Nicht jede gebietsfremde Art muss bekämpft und ausgerottet werden
Dr. Katharina Dehnen-Schmutz | Coventry University
Wir Menschen sind von ungestörten natürlichen Systemen existenziell abhängig. Darum müsse auch schnell etwas passieren, mahnt Sven Bacher, sonst werde es schwierig: "Dann gibt es viel Migration und auch beim Menschen Populationen, die verschwinden. Das wollen wir nicht."
Die effektivste Maßnahme gegen invasive Arten sei es, deren Einschleppung zu verhindern. Dazu gibt es bereits internationale Abkommen beim Warentransport. Problematisch sei, dass die Abkommen im Moment nicht ausreichend durchgesetzt würden. Wenn invasive Arten vor Ort beseitigt wurden, brauche es zudem Renaturierungspläne, sonst ist die unerwünschte Art ganz schnell wieder da.
Effektivstes Mittel gegen invasive Arten heißt nicht Ausrottung
Außerdem heißt Beseitigung nicht immer Ausrottung. Nicht mal bei der Kirschessigfliege, die nicht mit Umweltgiften, sondern mit Schlupfwespen effektiv an ihrer Vermehrung gehindert werden kann. (Schlupfwespen kennen alle, die mal Lebensmittelmotten im Haus hatten.) In den USA und Italien gab es dazu schon Maßnahmen, jetzt zieht die Schweiz nach.
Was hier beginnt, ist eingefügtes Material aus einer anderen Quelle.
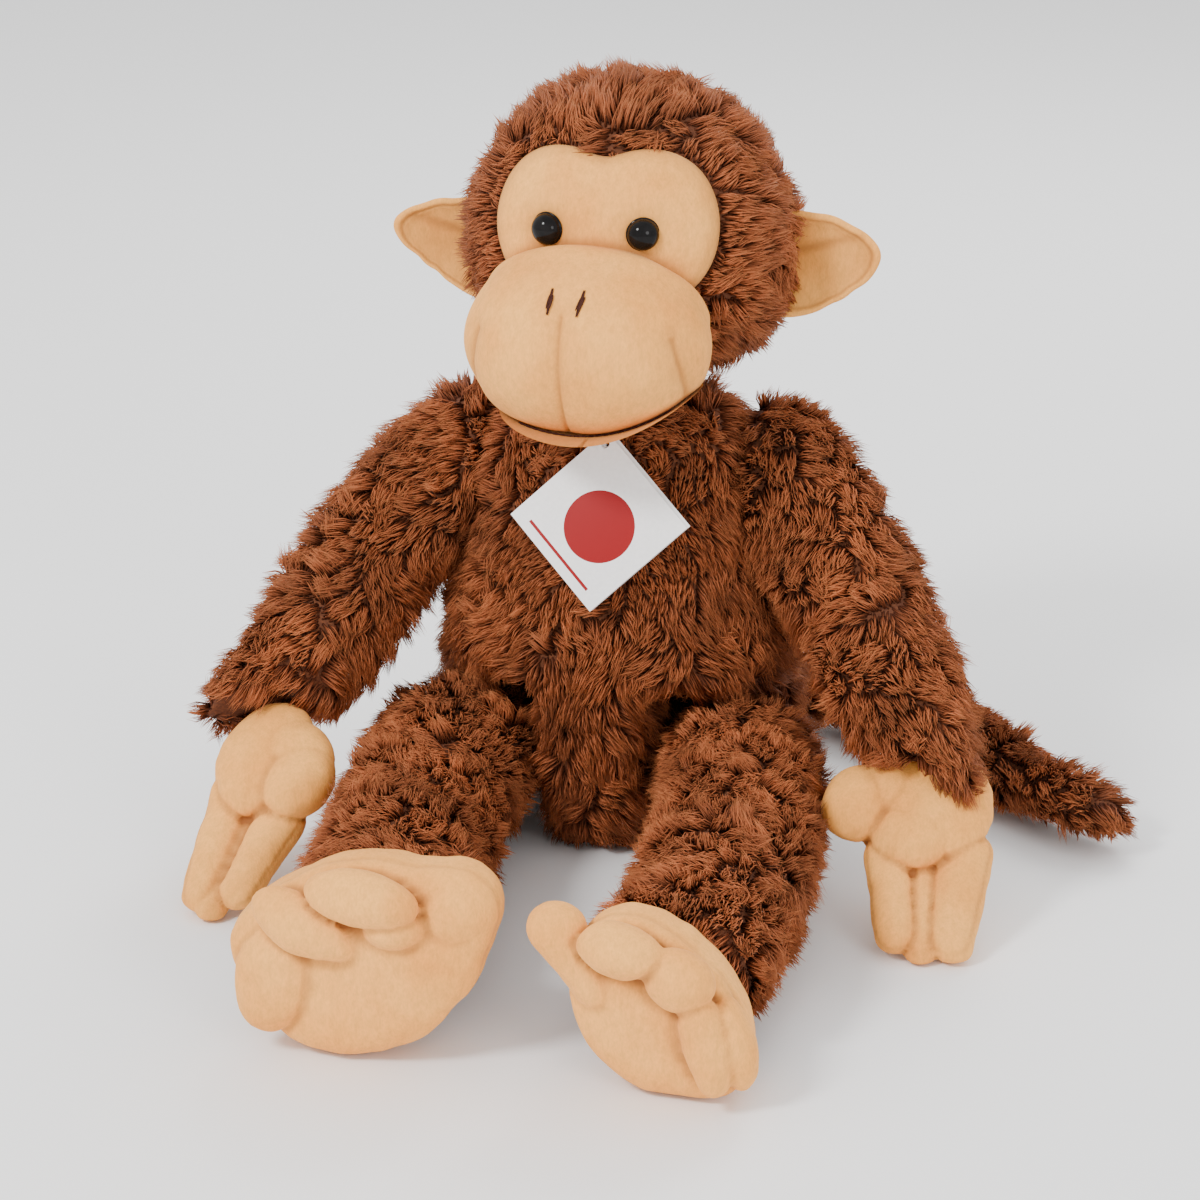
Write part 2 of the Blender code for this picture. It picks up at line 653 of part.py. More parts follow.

Anderes Beispiel: Wie in Großbritannien ist auch in Italien das nordamerikanische Graunhörnchen eine echte Bedrohung für die einheimischen roten Eichhörnchen – die mit den spitzen Öhrchen. In Italien gab es Bemühungen, das eindringende Tier auszurotten. Es regte sich Widerstand von Seiten des Tierschutzes. Irgendwie auch verständlich, schließlich kann das Grauhörnchen nichts dafür, dass es der Mensch veschleppt, wofür es anschließend auch noch büßen darf.
In einer gesellschaftlichen Debatte hat man sich mittlerweile auf andere Formen der Eindämmung geeinigt. Sven Bacher: "Man muss in der Gesellschaft diskutieren, was die Werte sind." Das seien keine Bauchentscheidungen, Konsequenzen müssen klar kommuniziert werden. Ein teilweise sehr komplexes Unterfangen. "Nicht jede gebietsfremde Art muss bekämpft und ausgerottet werden", ergänzt Katharina Dehner-Schmutz. Aber: "Das Bewusstsein der globalen Auswirkungen müsste gestärkt werden."
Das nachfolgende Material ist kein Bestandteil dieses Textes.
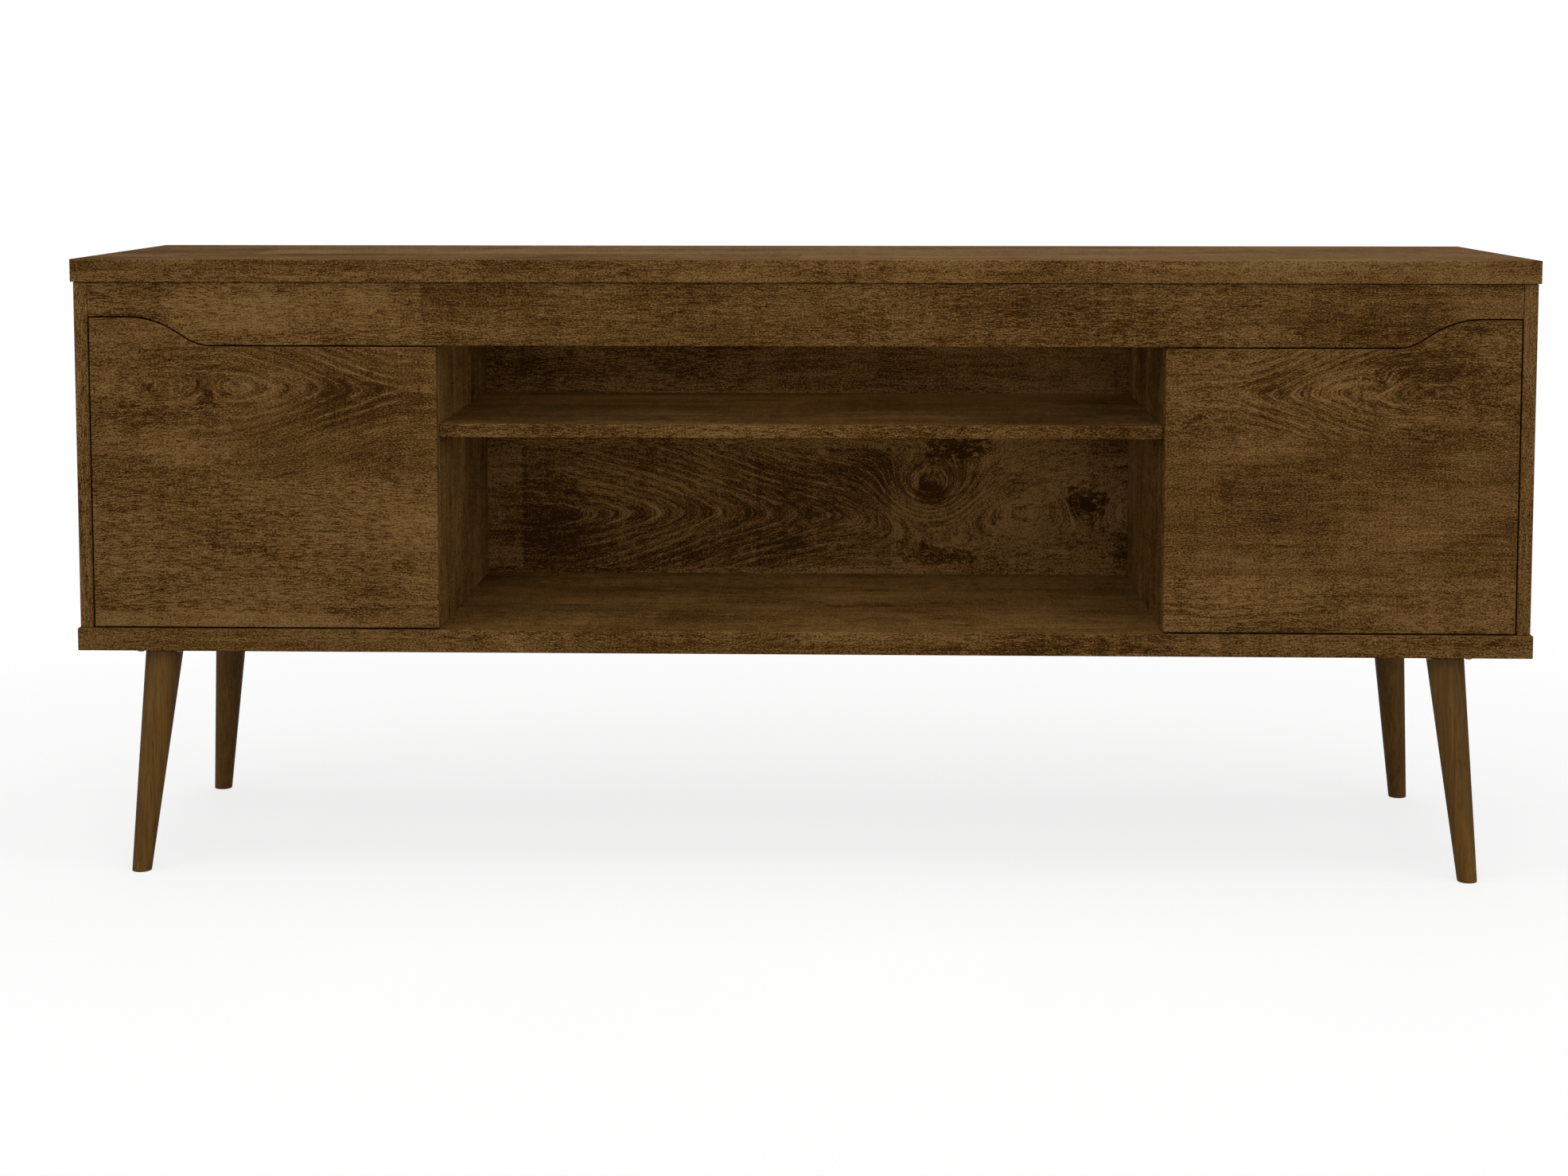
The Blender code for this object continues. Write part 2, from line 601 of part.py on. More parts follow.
def add_leg(name, frame):
    """A tapered leg cut level at its foot, the angled plate above it and the bolt that joins them."""
    axis_length = math.hypot(LEG_SPLAY_X, LEG_SPLAY_Y, LEG_HEIGHT)
    tilt = math.acos(LEG_HEIGHT / axis_length)
    plate_low = LEG_PLATE_THICKNESS + GAP
    seat = (plate_low + GAP) / math.cos(tilt) + LEG_TOP_RADIUS * math.tan(tilt)
    taper = (LEG_TOP_RADIUS - LEG_FOOT_RADIUS) / (axis_length - seat)
    past = LEG_TOP_RADIUS  # the cone runs on below the floor by this before it is cut
    end_radius = LEG_FOOT_RADIUS - taper * past
    cone = (rod, (0, 0, -seat), (0, 0, -axis_length - past), LEG_TOP_RADIUS, LEG_SIDES, end_radius)
    mesh = make_mesh(f"{name}_leg", cone, (level_cut, frame, 0, True))
    leg = add_part(f"{name}_leg", mesh, "leg_wood", frame, smooth=True)
    round_edges(leg, EDGE_ROUND)

    bolt_end = seat + LEG_BOLT_DEPTH
    thread = (rod, (0, 0, -plate_low), (0, 0, -bolt_end), LEG_BOLT_RADIUS, LEG_BOLT_SIDES)
    add_part(f"{name}_leg_bolt", make_mesh(f"{name}_leg_bolt", thread), "steel", frame, smooth=True)
    hole_shape = (rod, (0, 0, plate_low), (0, 0, -bolt_end - GAP), LEG_BOLT_RADIUS + GAP, LEG_BOLT_SIDES)
    hole = add_helper(f"{name}_leg_bolt_hole", hole_shape, frame=frame)
    cut(leg, hole)

    half = LEG_PLATE_SIZE / 2
    x, y, top = frame.translation
    corners = ((x - half, y - half, top - plate_low), (x + half, y + half, top - GAP))
    plate = board(f"{name}_leg_plate", *corners, "steel", HARDWARE_ROUND)
    above = LEG_BOSS_RADIUS  # the boss runs on above the plate by this before it is cut
    boss = (rod, (0, 0, above), (0, 0, GAP - seat), LEG_BOSS_RADIUS, LEG_BOSS_SIDES)
    plate_middle = top - GAP - LEG_PLATE_THICKNESS / 2
    helper = add_helper(f"{name}_leg_boss", boss, (level_cut, frame, plate_middle, False), frame=frame)
    join(plate, helper)
    cut(plate, hole)


def add_legs():
    for end, y_sign in ENDS:
        for side, x_sign in SIDES:
            add_leg(f"{end}_{side}", leg_frame(x_sign, y_sign))


clear_scene()
PARTS = new_collection(OBJECT_NAME)
HELPERS = new_collection(f"{OBJECT_NAME}_helpers")
MATERIALS = {
    "wood_print": new_material("wood_print", (0.105, 0.062, 0.040), 0.55),
    "back_board": new_material("back_board", (0.090, 0.055, 0.037), 0.60),
    "leg_wood": new_material("leg_wood", (0.110, 0.066, 0.034), 0.50),
    "dowel_wood": new_material("dowel_wood", (0.560, 0.400, 0.240), 0.70),
    "nickel": new_material("nickel", (0.600, 0.590, 0.570), 0.30, 1.0),
    "zinc": new_material("zinc", (0.480, 0.480, 0.490), 0.40, 1.0),
    "steel": new_material("steel", (0.350, 0.350, 0.360), 0.40, 1.0),
    "bumper": new_material("bumper", (0.700, 0.700, 0.680), 0.50),
}
CAM_BOLT_HOLES = {level: slab_bolt_holes(level) for level, _ in LEVELS}
add_slabs()
add_uprights()
add_backs()
add_apron()
add_shelf()
add_doors()
add_legs()
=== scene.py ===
"""Looks for the TV stand: rustic printed boards, stained legs, hinge metal, screws, cams and nails."""

import math

import bmesh
import bpy
from mathutils import Matrix, Vector


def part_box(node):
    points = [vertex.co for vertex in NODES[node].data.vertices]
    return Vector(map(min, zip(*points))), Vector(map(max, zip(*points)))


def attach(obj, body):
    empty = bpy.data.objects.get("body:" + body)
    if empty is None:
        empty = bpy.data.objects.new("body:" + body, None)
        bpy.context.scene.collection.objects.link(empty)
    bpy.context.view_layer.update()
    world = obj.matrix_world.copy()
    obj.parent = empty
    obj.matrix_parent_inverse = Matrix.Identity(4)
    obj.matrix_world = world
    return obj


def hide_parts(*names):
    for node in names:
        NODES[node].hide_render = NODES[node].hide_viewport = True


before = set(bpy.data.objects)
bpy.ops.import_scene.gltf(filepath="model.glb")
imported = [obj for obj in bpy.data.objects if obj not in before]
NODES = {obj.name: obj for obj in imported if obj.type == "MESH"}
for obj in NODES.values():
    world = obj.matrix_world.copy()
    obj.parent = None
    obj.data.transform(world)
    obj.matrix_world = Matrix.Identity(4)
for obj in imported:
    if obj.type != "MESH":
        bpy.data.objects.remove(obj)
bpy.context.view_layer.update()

# Camera, in metres and degrees
CAMERA_PLACE = (0.0652, -3.0295, 0.8102)
CAMERA_TURN = 1.752  # to its left
CAMERA_TILT = 4.914  # downwards
CAMERA_LENS = 59.88  # mm
CAMERA_SENSOR = 36  # mm across
CAMERA_SHIFT = (0.0026, -0.14)

# Hinges and leg plates: sizes that the frame's boxes don't give
HINGE_SHEET = 0.0025  # thickness of the hinge's arm and of its plate's wings
LEG_PLATE_SHEET = 0.002
ARM_GAP = 0.0003  # between the hinge's arm and its plate
CUP_SCREW_REACH = 0.024  # from the cup's middle to each of its screws
PLATE_SCREW_REACH = 0.016
ARM_SCREW_SHARES = (0.22, 0.78)  # along the hinge plate
LEG_SCREW_REACH = 0.0215  # from the plate's middle, both ways

# Cam fittings
CAM_RADIUS = 0.0075
CAM_RIM = 0.0008  # how far the rounding of the rim reaches
CAM_SINK = 0.0004  # depth of the ring round the recess
CAM_RECESS = 0.0028
BOLT_RADII = (0.0026, 0.0029, 0.0022)  # at the disc, along the shank and at the tip
BOLT_TAPERS = (0.0004, 0.0006)  # lengths of the tapers at its two ends
REAR_CAM_Y = 0.085

# Screws: radius of the head and how far it rises
CUP_SCREW = (0.0036, 0.0011)
PLATE_SCREW = (0.0036, 0.0014)
ARM_SCREW = (0.0030, 0.0010)
LEG_SCREW = (0.0042, 0.0018)
SHANK_LENGTH = 0.008
RECESS_TAPER = 0.75
SCREW_TURN = 1.1  # so that neighbouring recesses point different ways

# Nails in the back panels
NAIL_SPACING = 0.12
NAIL_INSET = 0.0038  # from the panel's end
NAIL_FROM_END = 0.020  # from the panel's top and bottom
NAIL_PROFILE = (
    (0.0009, -0.0020),
    (0.0009, 0.0),
    (0.0026, 0.0),
    (0.0028, 0.0003),
    (0.0022, 0.0008),
    (0.0012, 0.0010),
)

# Roundness of the turned pieces
SCREW_SIDES = 20
CAM_SIDES = 32
BOLT_SIDES = 16
NAIL_SIDES = 12
SHARP_ANGLE = math.radians(35)

# Planks of the boards' print
PLANK_HEIGHT = 0.150
PLANK_LENGTH = 0.46
ROW_SHIFT = 0.37  # of a plank's length, from one row to the next

# Layers of noise in the boards' print: cells a metre along the grain and across it, place in the noise,
# detail and roughness
LONG_SWAY = (2.4, 4.0, 0.0, 2.0, 0.5)
SHORT_SWAY = (13.0, 26.0, 3.1, 3.0, 0.5)
FIGURED = (4.0, 9.0, 43.0, 1.0, 0.5)
RAGGED_ENDS = (60.0, 260.0, 0.0, 3.0, 0.5)
RAGGED_SIDES = (60.0, 120.0, 1.0, 3.0, 0.5)
CLOUD = (5.0, 12.0, 11.0, 5.0, 0.62)
SMUDGE = (9.0, 21.0, 13.0, 6.0, 0.75)
BARS = (46.0, 7.0, 17.0, 3.0, 0.75)
BANDS = (3.0, 75.0, 23.0, 3.0, 0.6)
STREAKS = (14.0, 190.0, 29.0, 3.0, 0.65)
CRINKLE = (190.0, 240.0, 31.0, 2.0, 0.5)
RIPPLE = (80.0, 650.0, 37.0, 2.0, 0.5)
STRAND = (34.0, 230.0, 39.0, 3.0, 0.6)
WEAVE = (560.0, 90.0, 41.0, 2.0, 0.5)
SPECK = (430.0, 900.0, 47.0, 2.0, 0.5)
WOBBLE = (5.0, 30.0, 53.0, 3.0, 0.5)
STRENGTH = (16.0, 70.0, 55.0, 2.0, 0.5)
CRACK = (6.0, 34.0, 59.0, 2.0, 0.5)
CRACKED = (9.0, 14.0, 61.0, 2.0, 0.5)
BLOT_ENDS = (50.0, 50.0, 67.0, 4.0, 0.5)
BLOT_SIDES = (30.0, 90.0, 71.0, 4.0, 0.5)
CHIPS = (85.0, 170.0, 73.0, 4.0, 0.7)
LINE_RATE = 690.0  # growth lines: radians a metre of the figured field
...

Hanno Seebens wünscht sich eine anders gepolte Kommunikation als die oft übliche: "Man muss bedenken, dass der Mensch das eigentliche Problem ist." Die Veränderung des menschlichen Handelns stünde an erster Stelle, Bekämpfung sei der letzte Schritt. Noch ist es nicht soweit, dass die grünen Mini-Papageien vor seinem Fenster die Saale entlang flattern. Der Zeitpunkt, sich Gedanken zu machen, dass es besser nicht dazu kommt, scheint jedoch genau richtig.
Die Äußerungen der zitierten Forschende entstammen einem virtuellen Panel des Science Media Center am 4. September 2023.